21. The method according to claim 19, wherein detecting the mode change condition is based on a result of at least one of a keyword detection and a detection of a change of at least one of position or orientation of the extended reality headset.

22. The method according to claim 15, wherein the method further comprises:

wirelessly receiving an indication of a mode change;

determining that second audio activity in the at least one microphone signal is voice activity of an additional participant in the application session;

in response to the indication of a mode change, generating an antinoise signal to cancel the second audio activity; and

23. The method according to claim 15, wherein the application session is a session of a gaming application.

24. The method according to claim 15, wherein the application session is a session of an application for sharing a virtual space.

25. The method according to claim 15, wherein generating the antinoise signal is further based on a context of the application session.
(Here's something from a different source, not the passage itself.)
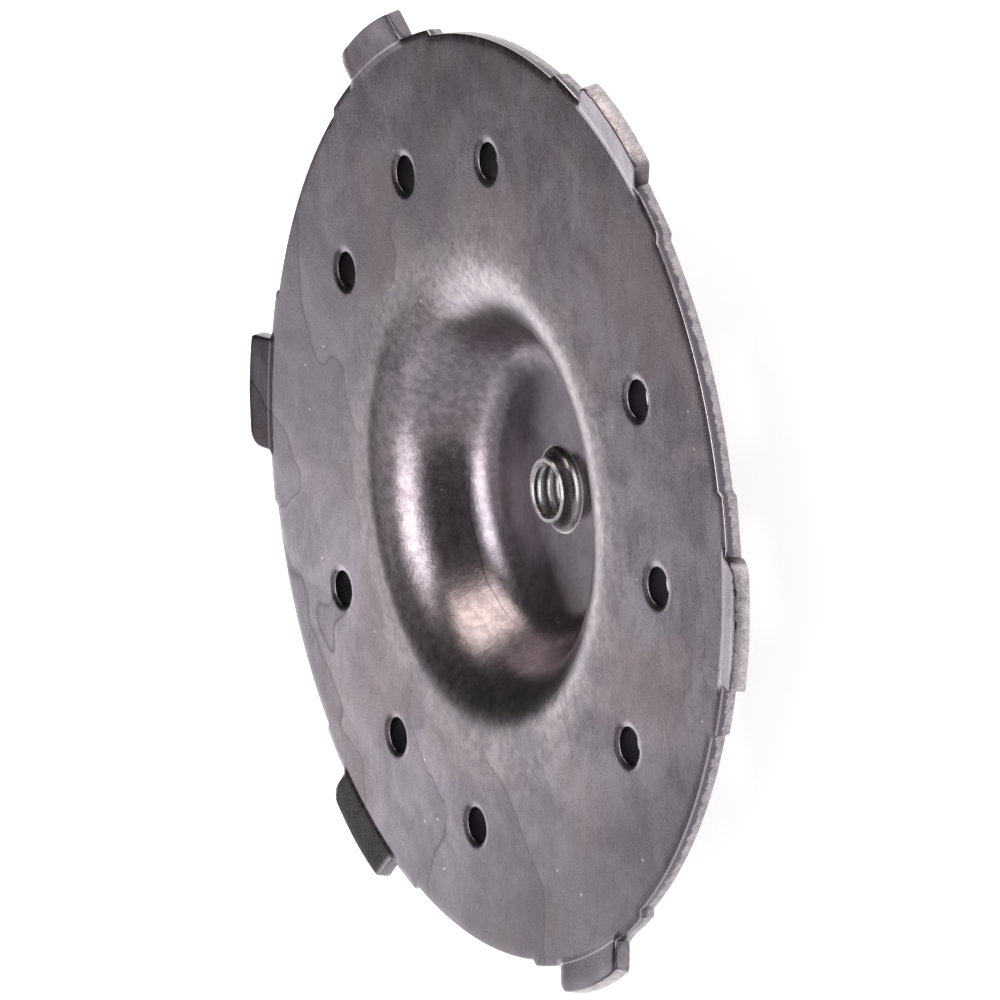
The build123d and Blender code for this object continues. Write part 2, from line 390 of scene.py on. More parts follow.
steel_colour = lay_coats(tree, linear(STEEL_DARK), [
    (linear(STEEL_LIGHT), 1.0, (tone, *TONE_SPREAD)),
    (mottled, 0.55),
    (linear(STAIN_BROWN), 0.45, (marks["clouds"], *CLOUD_SPREAD)),
    # The floor's small share of this pale coat is painted shade.
    (flecked, drawn),
    (linear(OILED_GREY), 0.6, (oiled_side, *OILED_SIDE)),
    (linear(SCUFFED_LIP), 0.6, (marks["flecks"], *FLECK_SPREAD), (marks["patches"], *SCUFF_SPREAD),
     (radius, *SCUFFED_FROM_INSIDE), (radius, *SCUFFED_FROM_OUTSIDE)),
    (linear(TIDE_DARK), 0.6, (beside_mark, *DRAW_MARK_WIDTH), (along_mark, *DRAW_MARK_LENGTH)),
    *stains,
    (linear(TIDE_DARK), 0.3, (past_tide, *PAST_TIDE), *tide_bounds),
    (linear(TIDE_DARK), 0.7, (beside_tide, *TIDE_WIDTH), *tide_bounds),
    (linear(SPECK_PALE), 0.7, (specks, *SPECK_SIZE)),
    (linear(RUBBED_CORNER), 1.0, (upward, *ROUNDED_OFF),
     (radius, *RUBBED_FROM_INSIDE), (radius, *RUBBED_FROM_OUTSIDE)),
    # Painted highlight: a thin pale line along the tabs' bend crease, partly a rubbed line.
    (linear(CREASE_PALE), 0.9, (beside_crease, *CREASE_WIDTH), (upward, *LEVEL_FACE)),
    # Painted light: one tab painted pale.
    (linear(CREASE_PALE), 0.7, (radius, *WORN_TAB_ROOT),
     (apart["X"], *WORN_TAB_ACROSS), (apart["Y"], *WORN_TAB_ALONG)),
])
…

26. The method according to claim 15, further comprising:

determining that second audio activity in the at least one microphone signal is voice activity of an additional participant in the application session; and

based at least on the determination that the second audio activity is voice activity of the additional participant in the application session, refraining from generating an antinoise signal to cancel the second audio activity.

27. The method according to claim 15, further comprising:

determining that second audio activity in the at least one microphone signal is voice activity of a non-participant in the application session; and

based at least on the determination that the second audio activity is voice activity of the non-participant in the application session, refraining from generating an antinoise signal to cancel the second audio activity.

28. The method of claim 15, wherein the device includes an additional extended reality headset.

29. The method of claim 15, wherein the first participant in the application session is registered with an application implementing the application session.